On the back of Hice's campaign posters, there is a cowboy boot and the words "Boot Brad."
Under siege from his own party
A soft-spoken former engineer, Raffensperger didn't enter politics until he was in his mid-50s. He was elected to his first term as secretary of state in Georgia in 2018, and less than three years later, he received a phone call that changed his life.
"All I want to do is this — I just want to find 11,780 votes," said former President Donald Trump, effectively asking Raffensperger to overturn the election results in Georgia in his favor.
The secretary declined. "Well, Mr. President, the challenge that you have is the data you have is wrong," Raffensperger said.
But experts worry that election-denying candidates like Hice will be more willing than Raffensperger was to subvert the will of the voters in future races, due to their willingness to spread election misinformation.
An NPR analysis found that there are at least 20 such Republican candidates in secretary of state races across the country this year.
"The reasons why Trump's attempt to overturn the 2020 election failed is because there were state officials who refused to substantiate his claims of fraud," said Franita Tolson, an election law expert at the University of Southern California. "These folks really are gatekeepers."
Hice, who is one of three secretary of state candidates nationwide that Trump has endorsed, told NPR in an interview that he thought it was appropriate for the former president to call Raffensperger after the election. And he declined to answer whether he would have responded differently to Trump's request.
"The president was, from the way I listened to it, clearly saying [to Raffensperger], 'There were obvious problems in this election and do your job and investigate,' " Hice said. "That's a reasonable request."
Over the past 15 months since that call, Raffensperger, the chief election official in Georgia, has spent time almost every day correcting the same misinformation Trump cited when he made his ask.
In the call, for instance, Trump falsely said thousands of dead people voted in Georgia in 2020.
"There were four. That's one, two, three, four. Not 4,000," said Raffensperger at a Rotary Club Q&A he attended last week in Dalton, Ga.
At these sorts of events, Raffensperger doesn't raise his voice or really project much emotion at all. It's a stark difference from Hice's sermonizing about voter fraud, which Raffensperger says is by design.
Republicans in 2020 were too "spun up" and polarized about voting by politicians like Trump, he said, which led to the Jan. 6 attack on the Capitol.
Just weeks before that riot, a member of Raffensperger's staff warned at a press conference that someone was "going to get killed" as a result of the misinformation swirling around the election.
"Our entire society gasped and realized that [Jan. 6] was a bridge way too far," Raffensperger said in an interview with NPR. "I think now we're trying to figure out, how do we go forward?
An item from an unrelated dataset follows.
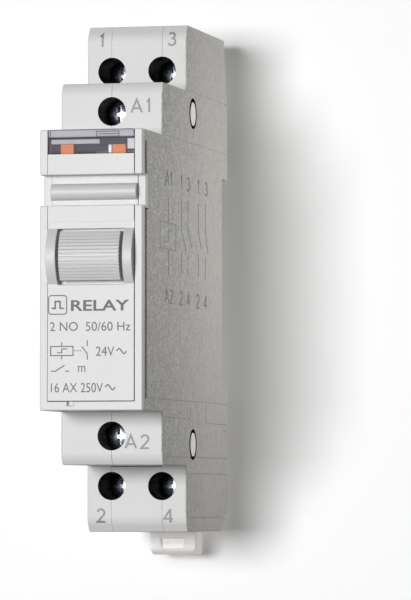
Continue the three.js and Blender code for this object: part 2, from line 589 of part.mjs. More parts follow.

We have to have conversations that are respectful, based on truth. I think when we do that, I think that we can start moving forward."
A different kind of race
When Raffensperger was first elected secretary of state, the position was still thought of as a sleepy, bureaucratic job. Many, if not most, voters across the country couldn't name the person who held the position in their own state.
But 2020 turned the election community upside down. Raffensperger has become a household name, and now people more than ever need to be paying attention to down-ballot races, says Adrienne Jones, a political science professor at Morehouse College.
"You need a game plan. You need to know what the secretary of state is. ... You need to know who the judges are," she said. "It's got to become a more active, full-bodied engagement."
One sign that people are sensing the urgency is the money.
The race in Georgia, and secretary of state races in other swing states, are flooded with campaign donations in a way they never have been before, according to ongoing analysis from the Brennan Center for Justice.
Hice leads the Georgia field with $1.6 million raised so far, according to the Brennan Center's analysis.
Larry Norden, the senior director of the elections and government programs at the Brennan Center, says it's a good thing that voters are paying attention.
But he also worries about the existential stakes being putting on these sorts of races, considering most voters need to have confidence in election results for a democracy to function, and not everyone's candidate can win.
"The treatment of election officials," Norden said, "and secretaries of state specifically, as something more than umpires ... but actually team players who can tilt the field one way or another, is not good for American democracy."